Photos on canvas draw raves at Labor Day Arts Festival
If people were to canvass the two artists at Bluebird Imaging, they’d discover that Kendra Knight and Aaron Horowitz are wild about canvas.
“The appeal to me would be that it looks more painterly,” said Knight, half of the husband-and-wife team. Together, they dazzled shoppers at last week’s Labor Day Festival of the Arts with photographs printed on canvas, then stretched on a 3-D display board.
“It reminds me of any painting,” she said. I always look my images, in particular, and think that the abstract feeling of my images really lends itself well to canvas. It just feels really original, like an oil painting.”
Horowitz said he began using the technique by making images of other peoples’ oil paintings, then printing directly to canvas.

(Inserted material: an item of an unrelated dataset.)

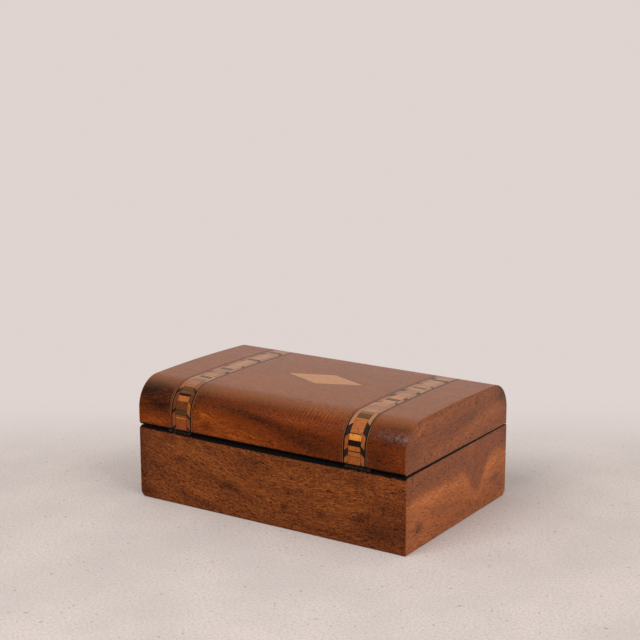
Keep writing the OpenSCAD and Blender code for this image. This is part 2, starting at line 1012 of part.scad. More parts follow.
// An upright prism through the lid's top, with the lozenge's outline grown by a margin.
module lozenge_prism(margin) {
    slope = lozenge_w / lozenge_l;
    half_y = lozenge_w / 2 + margin * sqrt(1 + slope * slope);
    half_x = half_y / slope;
    translate([lozenge_x, lozenge_y, lid_top - 10])
        linear_extrude(20)
            polygon([[-half_x, 0], [0, -half_y], [half_x, 0], [0, half_y]]);
}
module top_skin() {
    lid_skin(lozenge_x - lozenge_l, lozenge_x + lozenge_l);
}
module lozenge() {
    color("tan")
        intersection() {
            top_skin();
            lozenge_prism(0);
        }
}
module lozenge_line() {
    color("saddlebrown")
        intersection() {
            top_skin();
            difference() {
                lozenge_prism(lozenge_line_w);
                lozenge_prism(0);
            }
        }
}

base_front_board();
base_back_board();
base_left_board();
base_right_board();
base_bottom_board();
base_front_veneer();
base_back_veneer();
base_left_veneer();
base_right_veneer();
base_wall_lining();
base_floor_lining();
left_hinge_base_leaf();
right_hinge_base_leaf();
left_hinge_pin();
right_hinge_pin();
hinge_base_screws();
lock_case();
lock_selvedge();
lock_spring();
lock_key_pin();
lock_screws();
escutcheon();
lock_bolt();
lid_front_rail();
lid_back_rail();
lid_left_end();
lid_right_end();
lid_top_board();
lid_veneer_left();
lid_veneer_centre();
lid_veneer_right();
lid_left_end_veneer();
lid_right_end_veneer();
left_strap_light_middle();
left_strap_dark_bars();
left_strap_light_sides();
left_strap_dark_sides();
left_strap_light_lines();
left_strap_dark_lines();
right_strap_light_middle();
right_strap_dark_bars();
right_strap_light_sides();
right_strap_dark_sides();
right_strap_light_lines();
right_strap_dark_lines();
lozenge();
lozenge_line();
lid_wall_lining();
lid_top_lining();
left_hinge_lid_leaf();
right_hinge_lid_leaf();
hinge_lid_screws();
link_plate();
link_plate_screws();
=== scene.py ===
import math

import bpy
import numpy as np
from mathutils import Matrix, Vector


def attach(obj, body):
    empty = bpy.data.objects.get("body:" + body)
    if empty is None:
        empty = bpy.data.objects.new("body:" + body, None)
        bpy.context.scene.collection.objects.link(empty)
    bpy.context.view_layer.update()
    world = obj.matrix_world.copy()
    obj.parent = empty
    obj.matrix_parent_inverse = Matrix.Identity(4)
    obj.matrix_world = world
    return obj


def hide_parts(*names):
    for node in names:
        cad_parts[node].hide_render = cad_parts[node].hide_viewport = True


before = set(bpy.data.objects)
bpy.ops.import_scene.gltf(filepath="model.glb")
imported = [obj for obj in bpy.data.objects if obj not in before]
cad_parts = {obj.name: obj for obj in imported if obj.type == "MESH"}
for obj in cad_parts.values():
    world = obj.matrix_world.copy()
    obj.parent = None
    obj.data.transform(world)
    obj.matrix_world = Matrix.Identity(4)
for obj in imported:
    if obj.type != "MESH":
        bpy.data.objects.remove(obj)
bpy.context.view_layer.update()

# Lengths are millimetres until make_piece turns them into metres.
MM = 0.001

# ---- the box ----
HALF_L, HALF_W, RIM_Z = 140.0, 92.0, 67.5
VENEER, VENEER_LOW = 0.8, 0.2
CHAMFER = 2.3
CHAMFER_Y = HALF_W - CHAMFER                  # where the groove's chamfer meets the rim
CHAMFER_PLANE = RIM_Z + CHAMFER_Y             # z - y on the base's chamfer
BOTTOM_T = 6.0

# ---- the lid's section ----
LID_HALF_L, LID_HALF_W = 139.3, 92.8
LID_INNER_L, LID_INNER_W = 129.0, 82.5
LID_TOP = 112.0
SHOULDER_R, CROWN_R = 27.0, 1750.0
CROWN_Y = -24.0
GAP_BACK, GAP_FRONT = 1.5, 0.5
GAP_FALL = (GAP_FRONT - GAP_BACK) / (2 * HALF_W)

# ---- the straps and the lozenge ----
STRAP_X = (-91.0, 90.5)
STRAP_HALF, BLOCKS_HALF, MIDDLE_HALF = 12.5, 10.0, 6.1
DARK_LINE, LIGHT_LINE, THIN_LINE = 1.1, 0.9, 0.5
SLANT = 3.4
LOZENGE_X, LOZENGE_Y = 4.5, -3.0
LOZENGE_L, LOZENGE_W, LOZENGE_LINE = 81.0, 35.0, 0.7

FAR = 9.0            # what the rim value says away from every arris
CREASE = 40.0        # degrees at which an edge is sharp


# ==== the lid's section ====

def edge_z(y):
    """Height of the lid's lower edge: it falls evenly from the hinge side to the lock side."""
    return RIM_Z + GAP_BACK + GAP_FALL * (y + HALF_W)


CROWN_Z = LID_TOP - CROWN_R
SHOULDER_Y = LID_HALF_W - SHOULDER_R
EDGE_BACK = edge_z(-LID_HALF_W)


def shoulder_centre(side):
    """Height of a shoulder's centre, from the circle inside the crown that touches it."""
    across = side * SHOULDER_Y - CROWN_Y
    return CROWN_Z + math.sqrt((CROWN_R - SHOULDER_R) ** 2 - across ** 2)


SHOULDER_Z = {side: shoulder_centre(side) for side in (-1, 1)}
TOUCH = {side: math.atan2(SHOULDER_Z[side] - CROWN_Z, side * SHOULDER_Y - CROWN_Y)
         for side in (-1, 1)}
S_SHOULDER = SHOULDER_Z[-1] - EDGE_BACK
S_TOP = S_SHOULDER + SHOULDER_R * (math.pi - TOUCH[-1])
S_FRONT = S_TOP + CROWN_R * (TOUCH[-1] - TOUCH[1])
S_FALL = S_FRONT + SHOULDER_R * TOUCH[1]
S_END = S_FALL + SHOULDER_Z[1] - edge_z(LID_HALF_W)
# Each arc: its start, the normal's angle there, its centre (y, z) and its radius.
ARCS = ((S_SHOULDER, math.pi, -SHOULDER_Y, SHOULDER_Z[-1], SHOULDER_R),
        (S_TOP, TOUCH[-1], CROWN_Y, CROWN_Z, CROWN_R),
        (S_FRONT, TOUCH[1], SHOULDER_Y, SHOULDER_Z[1], SHOULDER_R))


def section_point(s, depth):
    """(y, z) on the lid's face at length s, moved inward along the normal by depth. The
    normal stands at half a turn on the hinge side, falls by length over radius along each
    arc, and stands at nothing on the lock side."""
    turn, y, z = np.full(s.shape, math.pi), np.full(s.shape, -LID_HALF_W), EDGE_BACK + s
    for start, first, centre_y, centre_z, radius in ARCS:
        turn = np.where(s > start, first - (s - start) / radius, turn)
        y = np.where(s > start, centre_y + radius * np.cos(turn), y)
        z = np.where(s > start, centre_z + radius * np.sin(turn), z)
    turn = np.where(s > S_FALL, 0.0, turn)
    y = np.where(s > S_FALL, LID_HALF_W, y)
    z = np.where(s > S_FALL, SHOULDER_Z[1] - (s - S_FALL), z)
    return y - depth * np.cos(turn), z - depth * np.sin(turn)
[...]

“I think everything looks good on canvas, both black and white and color. And it’s not hard. It’s more expensive than printing onto photo paper, but it’s the same process.”
Knight said that she and Horowitz can take any image from any client or customer and create these types of canvas prints. All the images are printed on archival fine art canvas paper with archival inks.
The images are stretched on a pine stretcher bar and backed with archival paper.
For their own images, prices at the Labor Day Arts Festival ran from $65 for an 8X12 image to $225 for an 18X24.
At the center of their show at the arts festival were a number of black and white images. Horowitz showed, among other artwork, lightning strikes shot from Mesa Verde, Colo. and photographs of Mammoth Rock.
“I just always liked black and white,” he said. “It’s how I started off in the very beginning. I’ve always liked all the old photographers, Ansel Adams, the Westons.
“I think it has something do with contrast, but everyone looks at color now, and looking at black and white makes you remember the olden days, maybe. It looks classy.”
Knight agreed. “Black and white has a tremendous appeal to me. It’s vintage. There’s something about it that feels old-fashioned, even though it used to be a new thing. I’ve studied Ansel Adams’ techniques. Black and white will always have an appeal.”